Can there be healing again for such people? Can there be forgiveness and justification? Yes! The Gospel still goes out! Repent and believe the good news! God doesn’t give “second chances.” He gives many more than that. At the same time, do not tempt the Lord your God. Don’t test His patience. That never ended well for the people of Israel, or for anyone.

For the penitent, for the forgiven, you’re promised the Holy Spirit’s help every single day, to nourish and strengthen the New Man who is created in Christ Jesus for good works, which God prepared beforehand that we should walk in them. A sample of those good works are also mentioned in the Epistle: love, joy, peace, longsuffering, kindness, goodness, faithfulness, gentleness, self-control. That is the fruit of the Spirit. Those are the virtues that the Holy Spirit is always tugging at us to pursue. Because to have those virtues is what it looks like to have a life that is healed in that ongoing healing of sanctification.
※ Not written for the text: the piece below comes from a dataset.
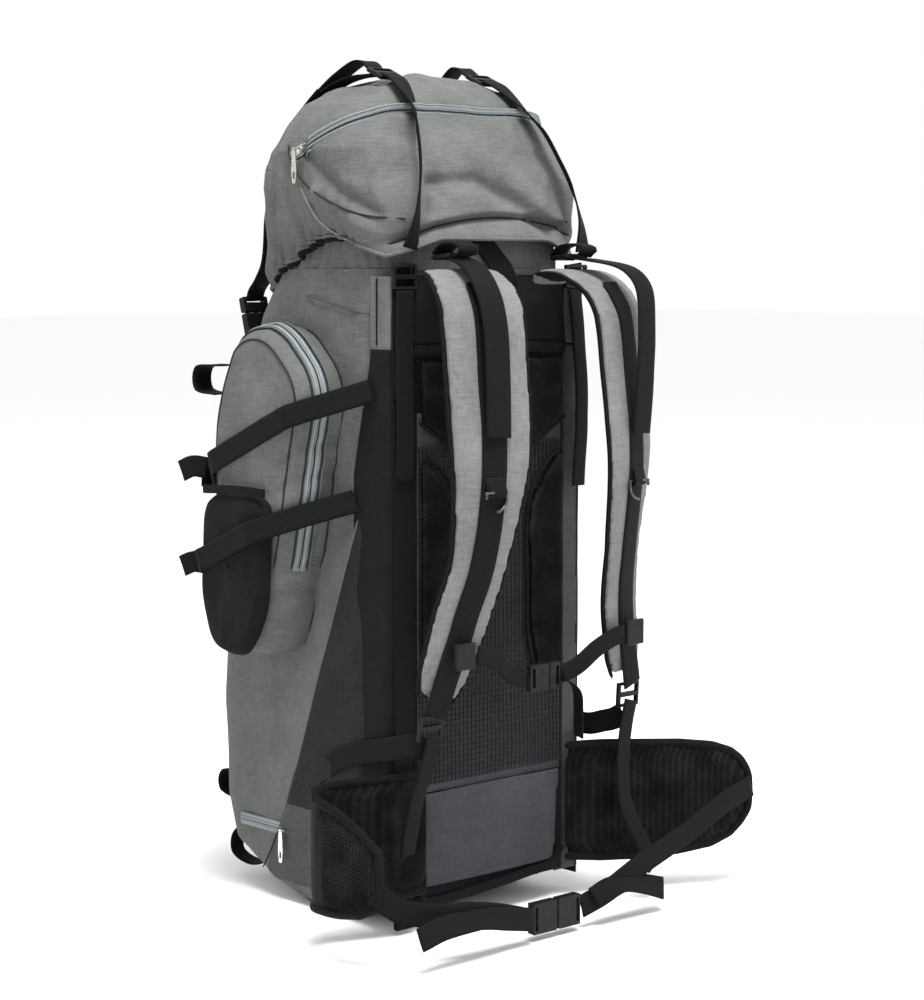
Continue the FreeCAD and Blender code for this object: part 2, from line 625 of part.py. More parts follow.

If we live in the Spirit, let us also walk in the Spirit. The nine lepers in our Gospel show us how not to do that. The one shows us how it’s done, or at least, how it begins. It begins with a thankful heart that goes to where Jesus is to give Him thanks for His mercy. In other words, it begins with a Eucharist, the Greek word for thanksgiving, and, not accidentally, another word for the Sunday service in which we gather where Jesus is, in the preaching of His Word and in the administration of His Sacraments. And also another word for the blessed Meal itself that Christ has given us to celebrate here, to receive His body and blood both for the healing of forgiveness and as the remedy that strengthens us to share in the ongoing healing of sanctification—sanctification which begins with a Eucharist: with the worship of God, and with the Sacrament of thanksgiving. It begins here. Let it continue as you go forth from here today. Amen.